JOHN BLACKLEDGE: Yeah it's a great question. We struggled a little bit modeling it out last night for both Amazon and Alphabet, but we basically think it's going to-- we have the decel in 1Q-- I'll just take AWS for example-- a further decel in 2Q. Which I kind of feel like they didn't say that, because they don't really guide Amazon, but that's what I thought the messaging was. And then kind of stabilizing, and then maybe tick up maybe towards the end of the year.

But it will obviously be dependent on the macro. If the macro gets worse, then it'll probably be lower. But I would say, and we didn't get this number last night, but they do put it in their filings, that they said the backlog at AWS is strong, and so we'll wait to see that number. But yeah, it's a little bit TBD, to be honest with you.

- Hey John, just quickly. Is there anything that could trigger supercycle type of upgrade for that cloud services division? And I use that supercycle kind of analogy just to kind of pare back to what we may be used to, even within Apple on the product side.

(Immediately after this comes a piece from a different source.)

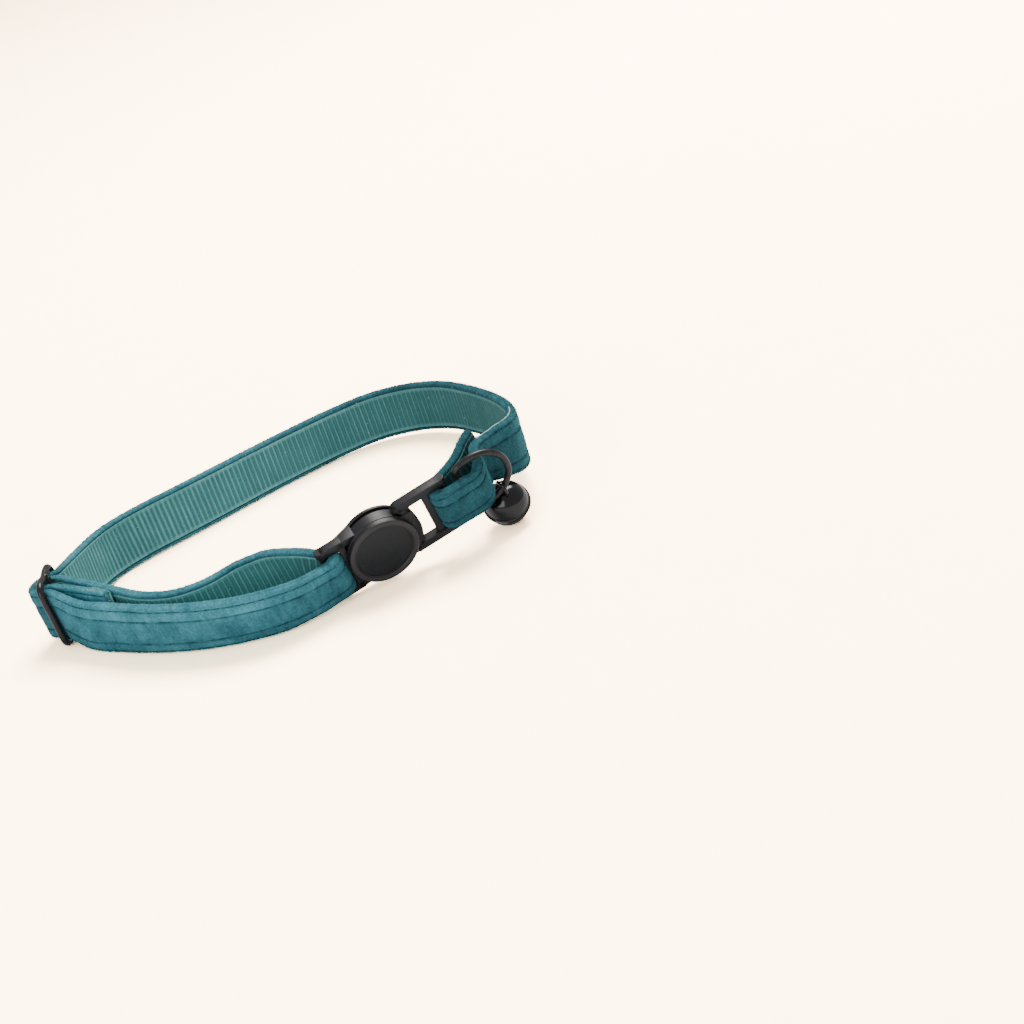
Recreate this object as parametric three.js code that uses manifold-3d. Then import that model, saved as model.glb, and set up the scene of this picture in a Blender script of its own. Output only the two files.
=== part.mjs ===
// Cat collar: a narrow velvet strap lined with ribbed ribbon, threaded through a wire
// adjuster, a round breakaway buckle and a D-ring that carries a small bell.
// Millimetres, +Z up. The collar stands on the edge of its strap as it lies at rest:
// +X to the right, +Y away from the front, origin under the middle of its box.
import * as THREE from 'three';
import Module from 'manifold-3d';
import { mergeVertices } from 'three/addons/utils/BufferGeometryUtils.js';

const wasm = await Module();
wasm.setup();

// loop
const LOOP_LENGTH = 112;
const LOOP_DEPTH = 80;
// strap
const STRAP_WIDTH = 12;
const STRAP_THICKNESS = 2.2;
const RIBBON_WIDTH = 10;
const RIBBON_THICKNESS = 0.7;
const RIBBON_SINK = 0.1;
const FIT_GAP = 0.3;
// adjuster
const SLIDE_WIRE = 1.5;
const SLIDE_CORNER = 2.2;
const SLIDE_SQUEEZE = 0.78;
const SLIDE_LEAN = 4;
const SLIDE_TURN = -93.6;
// buckle
const DISC_DIAMETER = 15;
const DISC_WALL = 1.3;
const DISC_DEPTH = 5.9;
const FACE_RIM = 1.2;
const FACE_SINK = 0.35;
const BACK_PLATE = 0.9;
const PLATE_SLOT = 0.8;
const BAR_DIAMETER = 1.8;
const RAIL_WIDTH = 1.7;
const RAIL_DEPTH = 2.2;
const CROSS_BAR = 1.2;
const CROSS_REACH = 0.1;
const WINDOW = 4;
const BUCKLE_SQUEEZE = 0.82;
const BUCKLE_TURN = 12.3;
const BUCKLE_RISE = 11;
const BUCKLE_LEAN = 17.5;
const BUCKLE_LIFT = 1.08;
// ring and bell
const RING_WIRE = 1.4;
const RING_HEIGHT = 14.2;
const RING_DEPTH = 10.9;
const RING_CORNER = 1.3;
const RING_TILT = 9;
const BELL_DIAMETER = 9.4;
const BELL_WALL = 0.6;
const BELL_RIDGE = 0.35;
const BELL_SLOT = 1.3;
const BELL_LOOP = 3.7;
const BELL_LOOP_WIRE = 0.75;
const PELLET_DIAMETER = 2.8;

const rad = THREE.MathUtils.degToRad;
const V = (x, y, z) => new THREE.Vector3(x, y, z);

// A frame has its origin, along, up (across the strap) and out (away from the neck).
function frame(origin, turn, rise, lean) {
  const along = V(
    Math.cos(rad(rise)) * Math.cos(rad(turn)),
    Math.cos(rad(rise)) * Math.sin(rad(turn)),
    Math.sin(rad(rise)),
  );
  const flat = V(Math.sin(rad(turn)), -Math.cos(rad(turn)), 0);
  const plumb = flat.clone().cross(along);
  const up = plumb.clone().multiplyScalar(Math.cos(rad(lean)));
  up.addScaledVector(flat, Math.sin(rad(lean)));
  const out = along.clone().cross(up);
  return { origin, along, up, out };
}

function at(f, along, up, out) {
  const p = f.origin.clone().addScaledVector(f.along, along);
  return p.addScaledVector(f.up, up).addScaledVector(f.out, out);
}

function matrix(f) {
  return new THREE.Matrix4().makeBasis(f.along, f.up, f.out).setPosition(f.origin);
}

// Geometry helpers
function welded(geometry) {
  geometry.deleteAttribute('normal');
  geometry.deleteAttribute('uv');
  return mergeVertices(geometry, 1e-4);
}

function solid(geometry) {
  const g = welded(geometry.index ? geometry : geometry.clone());
  const mesh = new wasm.Mesh({
    numProp: 3,
    vertProperties: new Float32Array(g.attributes.position.array),
    triVerts: new Uint32Array(g.index.array),
  });
  return new wasm.Manifold(mesh);
}

function geometryOf(manifold) {
  const mesh = manifold.getMesh();
  const g = new THREE.BufferGeometry();
  g.setAttribute('position', new THREE.BufferAttribute(new Float32Array(mesh.vertProperties), 3));
  g.setIndex(new THREE.BufferAttribute(new Uint32Array(mesh.triVerts), 1));
  g.computeVertexNormals();
  return g;
}

function box(x0, x1, y0, y1, z0, z1) {
  const g = new THREE.BoxGeometry(x1 - x0, y1 - y0, z1 - z0);
  g.translate((x0 + x1) / 2, (y0 + y1) / 2, (z0 + z1) / 2);
  return solid(g);
}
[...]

JOHN BLACKLEDGE: I mean-- they're always introducing new products and services, and I think governing the growth trajectory this year is the macro. And not to get away from your question, but the AWS, for example, their product cycle is it's kind of like a virtuous cycle. They lead with their infrastructure services and then customers tend to need things and then that helps them with product ideas, and it leads to this virtuous cycle.

And so they're always innovating, as is GCP at Alphabet and Azure. But moreso, I think it's more, at least for this year, probably more macro oriented as it relates to going back to the numbers and trajectory for the businesses.

- John Blackledge, Cowen Managing Director and Senior Equity Research Analyst, it's good to see you. Have a good weekend.

JOHN BLACKLEDGE: Thank you, you too.